Multiple hours later, a day after we initially began our hike, we packed up our rest spot and continued on into the now-sunny day. Tired and wind-blown from the long night, we kept our spirits up with sugary snacks and recollections of the intensity. As soon as we got going again we had to wait for more information, this time for the final call of whether we should evacuate the mountain. When we decided to leave, we spent the day hiking off of the mountain and driving back to the basecamp. 


The now-empty days that were supposed to be filled with our backpack trip were now open for Halloween fun and a supplemental hike. We went on a walk through wall-art sites, went swimming, had classes, went bouldering, watched a movie, realized we forgot to purchase the Halloween candy we picked out, celebrated Savannah’s birthday, hiked out ot the Cederbergs again, had delicious braai and cake, spent the night in the wilderness with some bush-whacking along the way, and hiked back the next day. 14 miles in two days. All of these activities were concluded with a fabulous pizza and brownie dinner at the local Hen House restaurant, lots of giggles, and a productive study hall. 

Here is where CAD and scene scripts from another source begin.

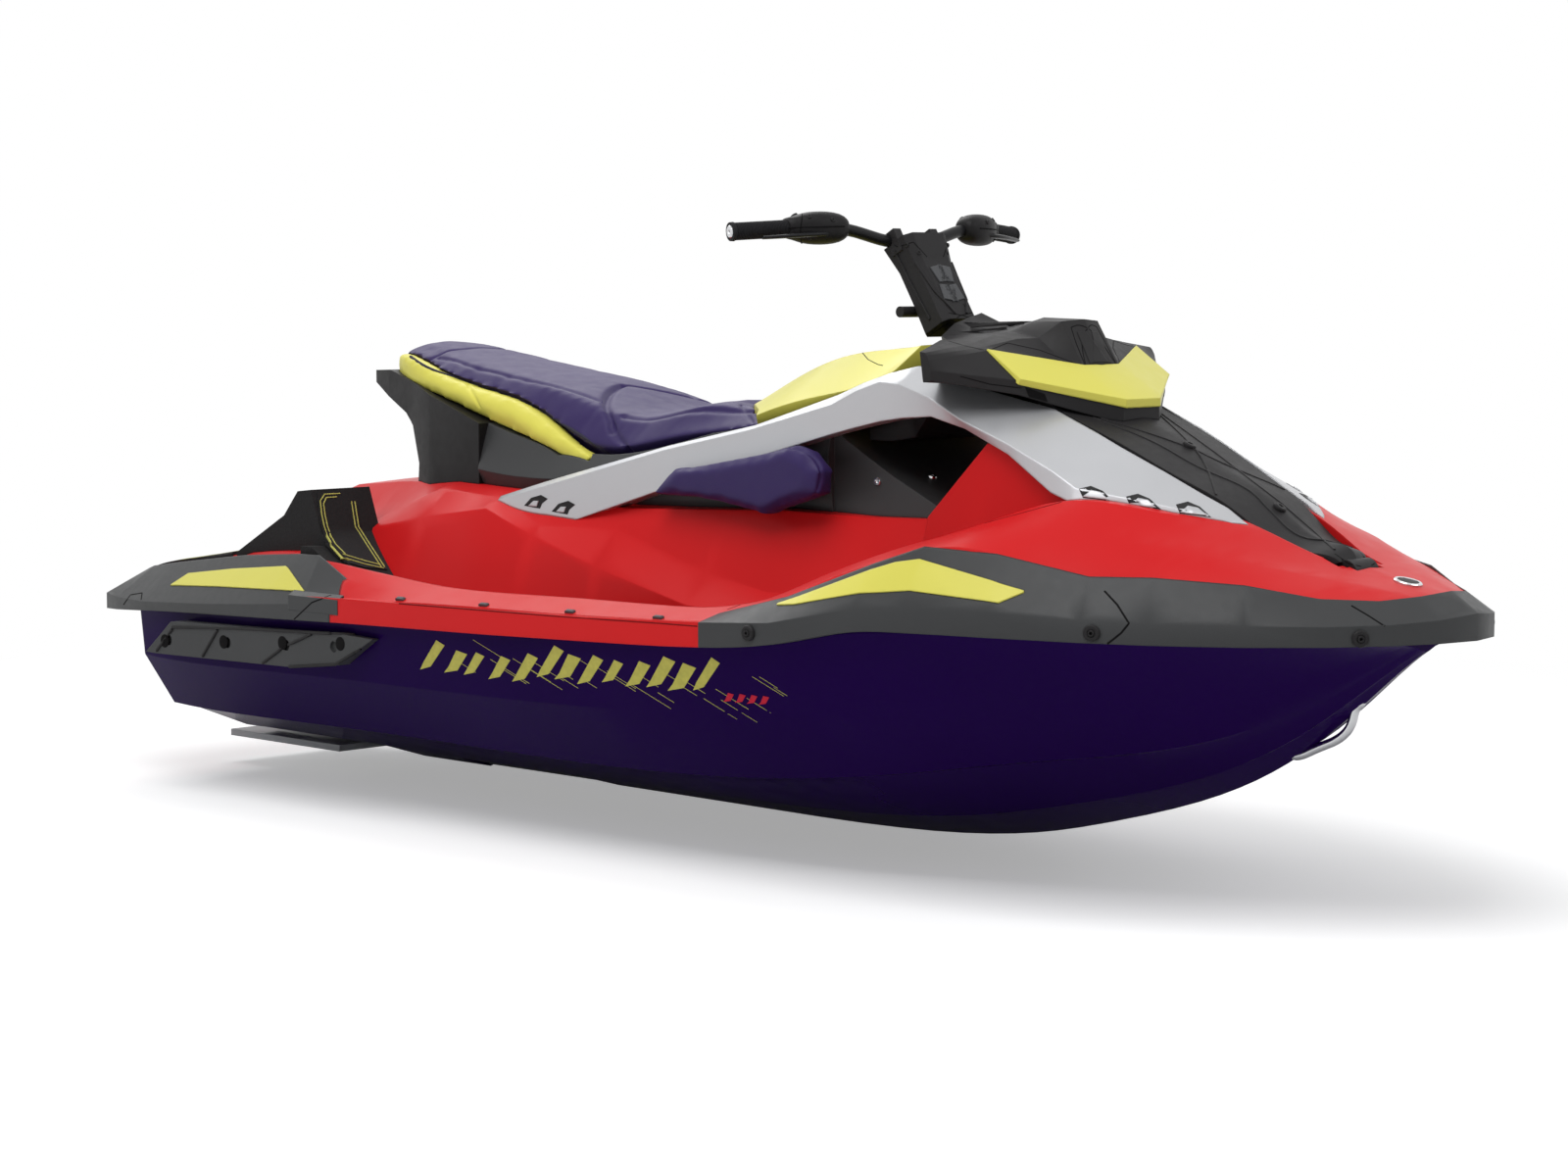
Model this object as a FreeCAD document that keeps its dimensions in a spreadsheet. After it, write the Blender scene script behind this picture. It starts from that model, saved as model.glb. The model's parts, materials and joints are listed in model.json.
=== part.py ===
"""A two-seat personal watercraft: hull, deck, bumpers, seat, hood, steering and jet pump as separate pieces.

Forward is +X, port is +Y and up is +Z. Heights are worked out above the keel line, and each piece is then
lowered by the draft, so that the origin lies on the waterline at mid-length, on the centre plane.
"""
import FreeCAD
import Part
import math
import os
from FreeCAD import Vector

doc = FreeCAD.newDocument("personal_watercraft")

# Driving dimensions, in millimetres. Each has one cell, and its alias is its name.
SIZES = {
    "overall_length": 3130,
    "beam": 1130,
    "bar_height": 1150,
    "draft": 240,
    "deck_wall": 14,
    "rail_inset": 50,
    "moving_gap": 6,
    "hood_thickness": 20,
    "running_gap": 0.05,
    "overrun": 60,
    "pump_bore_radius": 74,
    "pump_wall": 12,
    "tunnel_clearance": 34,
    "pump_axis_height": 125,
    "shaft_radius": 12,
    "hub_radius": 30,
    "blade_thickness": 7,
    "nozzle_radius": 58,
    "nozzle_wall": 6,
    "nozzle_length": 115,
    "pivot_radius": 6,
    "bucket_radius": 94,
    "bucket_wall": 5,
    "bucket_width": 150,
    "ride_plate_thickness": 14,
    "ride_plate_clearance": 20,
    "ride_plate_width": 350,
    "grate_bar_radius": 4,
    "insert_depth": 12,
    "insert_rise": 2,
    "engine_length": 480,
    "engine_width": 300,
    "engine_tall": 340,
    "engine_room": 20,
    "mat_thickness": 8,
    "bin_length": 300,
    "bin_width": 190,
    "bin_depth": 115,
    "bin_wall": 4,
    "hinge_radius": 4,
    "hood_tip_radius": 24,
    "hood_tip_width": 64,
    "hinge_seat": 14,
    "eye_bore_radius": 12,
    "eye_radius": 22,
    "eye_thickness": 10,
    "eye_shank": 26,
    "stern_eye_bore_radius": 9,
    "stern_eye_radius": 17,
    "column_width": 118,
    "column_depth": 74,
    "column_length": 178,
    "column_lean": 30.3,
    "column_room": 26,
    "lug_radius": 10,
    "spindle_radius": 12,
    "spindle_length": 58,
    "bar_radius": 11,
    "grip_radius": 16,
    "grip_length": 118,
    "pod_length": 108,
    "pod_size": 58,
    "sponson_bolt_radius": 11,
    "sponson_depth": 62,
    "pad_depth": 46,
}

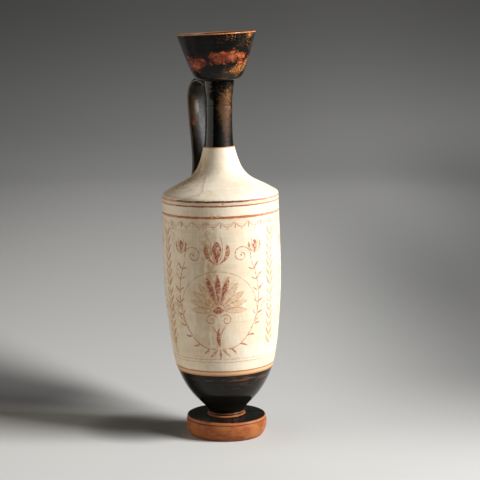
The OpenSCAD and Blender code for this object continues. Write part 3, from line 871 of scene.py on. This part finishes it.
def make_handle(finish):
    path = strap_line()
    run = unit(np.gradient(path, axis=0))
    share = np.linspace(0, 1, len(path))[:, None]
    turn = ((np.arange(STRAP_COLUMNS) + 0.5) * 2 * np.pi / STRAP_COLUMNS)[None, :]
    pulled = waves(Place(turn, 0, share * STRAP_LENGTH), (0.22, 9, 60.0, 61),
                   (0.16, 23, 14.0, 62), (0.05, 60, 2.2, 63))
    across = (STRAP_HALF_W + STRAP_SPREAD_W * share ** 6) * squared(np.cos(turn))
    outward = (STRAP_HALF_T + STRAP_SPREAD_T * share ** 6) * squared(np.sin(turn))
    across, outward = across * (1 + pulled / 12), outward * (1 + pulled / 6)
    placed = conform(np.stack([across, path[:, :1] - outward * run[:, 1:],
                               path[:, 1:] + outward * run[:, :1]], -1))
    points = placed.reshape(-1, 3) * MM
    faces = [face[::-1] for face in ring_faces(len(path), STRAP_COLUMNS, False)]
    faces += [list(range(STRAP_COLUMNS)), list(range(len(points)))[:-STRAP_COLUMNS - 1:-1]]
    z = placed[..., 2]
    inner = np.clip(-1.4 * np.sin(turn), 0, 1)
    left = np.clip(-1.6 * np.cos(turn), 0, 1)
    # lit: a painted highlight, a grey band down the middle of the inner face where the key light
    # falls, laid through the scrape field
    lit = ditch(z - 44, 17) * np.clip(1 - ((across + 3.5) / 7) ** 2, 0, 1)
    fields = {"worn": 0.95 * left * ditch(z - 40, 30) + 0.1 * inner - 0.15,
              "misfire": left * (0.75 * ditch(z - 26, 8) + 0.45 * ditch(z - 50, 12)) - 0.35,
              "bare": -1.0, "streak": 0.1, "scraped": 0.92 * inner * lit - 0.1,
              "matt": 0.12 + 0.88 * inner + 0.12 * left}
    fields = {key: np.broadcast_to(value, z.shape) for key, value in fields.items()}
    item = mesh_object("handle_shown", points, faces, fields, NECK_FRAME)
    dress(item, finish, "handle")


def settled(points, frame, limit, settle):
    """Moves points of the neck's frame to a surface of another frame, at limit(radius)."""
    change = frame.inverted() @ NECK_FRAME
    turn, shift = np.array(change.to_3x3()), np.array(change.translation) / MM
    there = points @ turn.T + shift
    there[..., 2] = settle(there[..., 2], limit(np.hypot(there[..., 0], there[..., 1])))
    return (there - shift) @ turn


def conform(points):
    """Lays the handle's two ends against the neck, the shoulder and the mouth's underside."""
    x, y, z = np.moveaxis(points, -1, 0)
    away = np.hypot(x, y)
    neck_r = radius_at(NECK_OUT, np.clip(z, 0, NECK_H)) - OVERLAP
    push = np.where((away < neck_r) & (z > 0), neck_r / np.maximum(away, 0.5), 1.0)
    points = np.stack([x * push, y * push, z], -1)

    def shoulder_top(radius):
        slope = SHOULDER_OUT[2:]
        return np.interp(-radius, -slope[:, 0], slope[:, 1]) - OVERLAP

    def mouth_bottom(radius):
        return np.interp(radius, MOUTH_OUT[:, 0], MOUTH_OUT[:, 1], left=0) + OVERLAP

    points = settled(points, BODY_FRAME, shoulder_top, np.maximum)
    return settled(points, MOUTH_FRAME, mouth_bottom, np.minimum)


# Painted ornament: strokes over the body, drawn as (mm right of the front, height)
ROUND_R = 68.0
RIBBON_OFFSETS = np.array([-1, -1, -0.5, 0, 0.5, 1, 1])
RIBBON_LIFTS = np.array([-0.2, 0.01, 0.07, 0.09, 0.07, 0.01, -0.2])
THINNEST_HALF = 0.08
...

The excitement of the Cederbergs never stops. 

And some words from Marley:

“Our 5 day backpacking trip in the Cederbergs was cut short by a forest fire, which we were all pretty disappointed about. Even though this experience was very unexpected and a little bit scary it was also super exciting and pretty fun. I remember it being 3 AM and we were waiting for the final call to pack up our tents. We were all sitting in a little shack to shelter us from the wind. Although this moment probably should have been very serious, I remember every one of us laughing and making jokes, journaling about what was happening, and making blogs on our cameras. We were all huddled in a corner under sleeping bags and eating snacks, joking about the situation. Even though there was a fire and we were all running on no sleep, sitting in the hut with everyone before we actually had to start hiking was one of my most fun memories of the short trip. We started to hike around 3:30 am, but we made sure to get a picture with the fire first. (Pics or it didn’t happen). It was windy and cold, but the combination of the stars, moon and the fire was very pretty. A lot of us have never been able to hike under the stars, and that was an amazing experience. We hiked for about 2 hours and then had some breakfast, and all took a 2 hour nap because we were so tired. When we were told we would actually have to leave the trip early everyone was really sad. Luckily, we still got to do some really fun day hikes, bouldering, and even another overnight trip with our guides where we got to celebrate Savannah’s birthday. We found out some people are secretly talented climbers, and we got to swim in a really nice swimming hole, have a barbecue, and another night sleeping under the stars. Despite not backpacking, we still made the most of the 5 days and had a really great time.” 

Phew, what a week! Now we set off for some city time in much anticipated Cape Town, where the adventure continues with the addition of some new faces – see you soon, Jennifer and a couple of families!